Tout chagrin cesse, toute douleur est suspendue, toute affaire particulière s’éteint[2].

Le despotisme a levé le masque ; la nation a pris son élan : que les gens de bien se rallient et que leur intime union soit l’effroi des méchants !

Du courage et des armes : voilà ce qu’on aperçoit déjà ; mais ce n’est point assez. Il faut une administration réglée, des moyens sûrs, une marche sage et une vigilance éclairée.

  1. Collection Alfred Morrison, 2 folios.
  2. Cette lettre, si curieuse, n’est pas datée.

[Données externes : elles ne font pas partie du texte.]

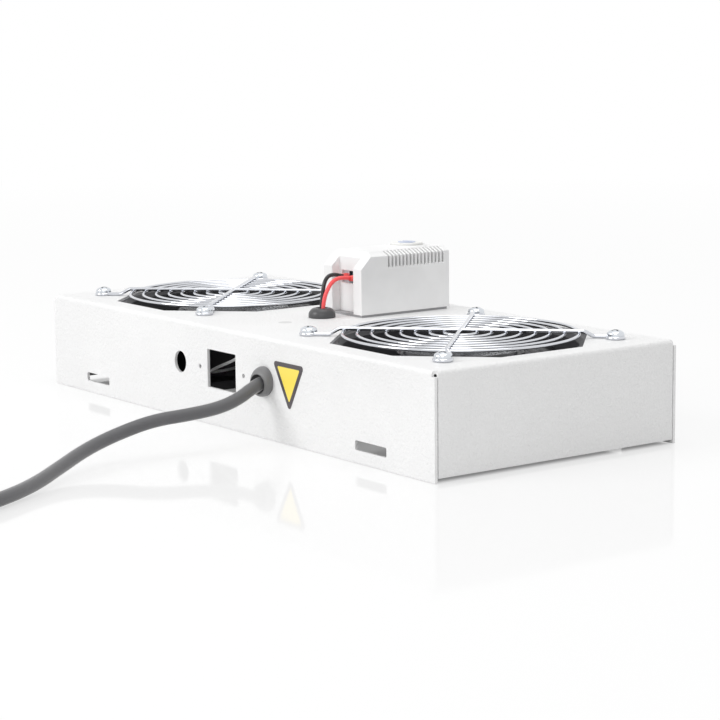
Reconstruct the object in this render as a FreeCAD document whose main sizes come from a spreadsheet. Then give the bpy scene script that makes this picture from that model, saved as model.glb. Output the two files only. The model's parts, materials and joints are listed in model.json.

Mais ce début permet déjà de se placer aux premiers jours d’octobre 1789. En effet, le chanoine Bimont, le « cher oncle » de Madame Roland, était mort à Vincennes dans les tout derniers jours de septembre (Tuetey, III, 3177), et c’est Bosc qui en avait informé ses amis, car Roland lui écrit de Lyon le 2 octobre (coll. Morrison) : « Notre âme est triste, mon ami, comme la nouvelle que vous nous donnez. Nous nourrissions le projet de réunir à nous cet oncle qui avait toujours bien aimé sa nièce, et à qui elle le rendait de cœur et d’âme… » — C’est évidemment à cette perte si récente que Madame Roland fait allusion.

    Quant à la ligne suivante, « le despotique a levé le masque… », elle vise, non moins évidemment, les préparatifs de la Cour appelées à Versailles, le banquet donné au régiment de Flandre par les gardes du corps le 1er octobre. Mais Roland, dans une lettre du 2, cependant assez longue, ne dit mot de l’’inquiétude des patriotes ; c’est qu’il ne sait rien encore. « La nouvelle de ce qui s’était passé à Versailles ne parvint à Paris que deux jours après [c’est-à-dire le 3] » (Hist. de la Révol. de 1789 par deux Amis de la Liberté, III, 278), et par conséquent ne put guère parvenir que le 6 à Lyon (où les lettres et les journaux de Paris mettaient alors trois jours pour arriver). — La lettre de Madame Roland, toute vibrante d’angoisse et de colère, et nécessairement postérieure à celle de son mari, est donc au plus tôt du 6 octobre.


    D’autre part, il faut nécessairement la placer avant le 9, jour où les journaux de Paris du 6, annonçant l’expédition du 5, durent lui arriver à Lyon et lui apprendre que les Parisiens avaient exécuté le coup de force qu’elle conseillait. Écrite le 9 ou après le 9, sa lettre n’aurait aucun sens.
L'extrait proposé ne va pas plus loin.